HMRC
still want £416 in overpaid tax credits. I have asked them
repeatedly to explain to my why they overpaid me- I eventually found
out from Citizen's Advice.
In
order to be awarded Working Tax Credits, you need to be working 30
hours per week- unless you are in receipt of the Daily Living
component of either DLA or PIP. Under DLA I was receiving both Daily
Living and Mobility, so despite only working 22.5 hours, I was still
eligible for WTC. I had applied for WTC a long time before receiving
DLA- 2008, but I was denied due to working too few hours. Nobody
explained the above to me until late 2010, though, even when Pure
Innovations took over the Work Choice scheme and I started to get
what I was entitled to.
My
DLA was stopped in December 16, in preparation for the unconfirmed
move over to PIP. I applied for PIP. During this fiasco, HMRC
continued to pay me WTC. I assumed that there was no problem with
this as the two were separate benefits.
Eventually,
after PIP was awarded, my Working Tax Credits were stopped, and I
assumed this was because they were about to move me over to Universal
Credit. It was not.
At
the same time, HMRC claimed I owed them £416 in overpaid tax
credits. They did not explain this. I phoned them numerous times to
give me a reason for this demand, and each operative I spoke to told
me my tax credits were 'under review.'
Months
later, similar letters came through- I still owed them the money and
I still couldn't get back onto Tax Credits. No explanation.
Eventually
I contacted Welfare Rights. It emerged that, because I was not moved
over from DLA to PIP automatically, that break signified a change in
circumstances and my WTC were due to be stopped. Some weeks after I
was only awarded the Mobility component, WTC payments eventually
stopped. This took some time for HMRC to realise THEIR mistake,
though, so they sent me a letter demanding this money without
explaining the above.
Rather
than paying the money, I've spent my time trying to get to the bottom
of this and asking my employer for more hours. (I'm waiting to hear
back from HR.)
HMRC
are still paying me a monthly block payment of £88, the weekly £22
Mobility PIP component. This, plus my part-time wage, isn't enough to
get by on. £416, my apparent debt, is about half of my monthly wage.
This
week I received a letter from Advantis Debt Collection Centre.
'This
is your opportunity to put things right,' it says. If you don't
contact us or pay what you owe now HM Revenue and Customs has
instructed us to pass your debt to debt collection agents for
recovery. Yours faithfully.'
Faithfully.
Hmm.
My
question to HMRC: What is the point in continually paying ME benefits
when, at the same time, and due to YOUR error, I owe YOU money?
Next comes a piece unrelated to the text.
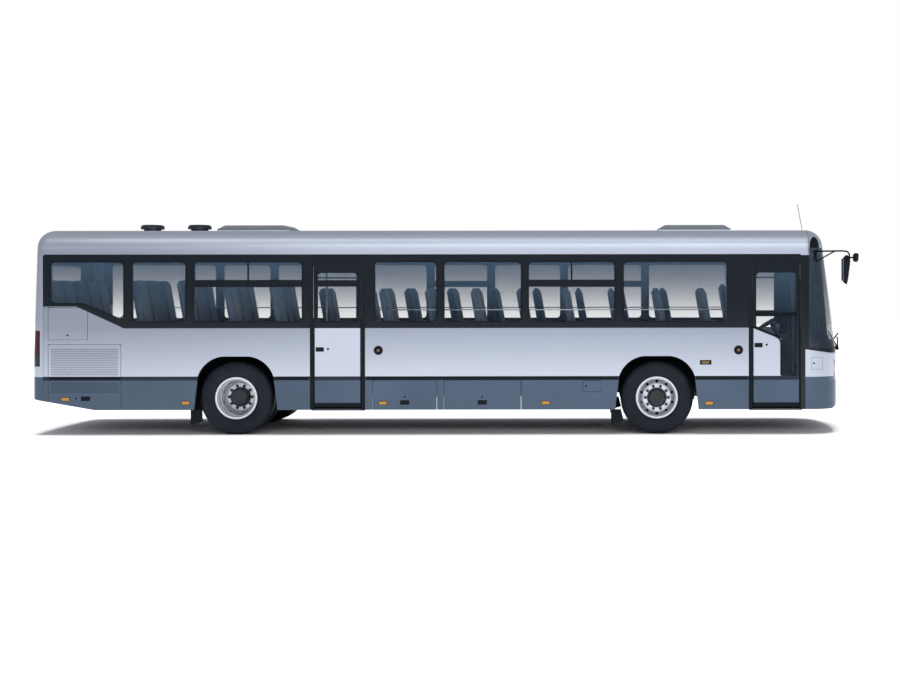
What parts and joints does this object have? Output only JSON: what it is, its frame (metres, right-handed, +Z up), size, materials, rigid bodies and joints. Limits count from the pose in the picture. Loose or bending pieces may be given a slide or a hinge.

Why
not stop paying me until the debt is balanced, or deduct a certain
amount each month until the overpayment is rectified over a 12-month
period? Why blame me, a learning disabled man, for your financial
error? And how interesting that it takes so much effort to get these
benefits awarded- even when there's solid proof of a disability- but
you're so quick to start demanding the money back and threatening me
with BAILIFFS?!
Meanwhile,
I have asked my employer for additional hours. If I work over 25, I
can claim WTC as a normal applicant, regardless of disability. Now is
apparently the time, with the ongoing restructure, that it might
happen, if ever, but of course I have not heard back. I have also
asked Social Services for support in relation to finances, but,
again, probably due to being employed in a public sector desk job,
and because I speak and write eloquently, the idea that I might
genuinely need their support with this situation will most likely be
incomprehensible to them. They may think my application is some kind
of administrative error.
And
with the money the Tories have saved from cutting disabled people's
benefits, what is Mrs May doing? Mental health training in schools?
Providing homeless shelters? Rebuilding the country's hacked-down
police presence? Training more nurses? No: Syrian air strikes.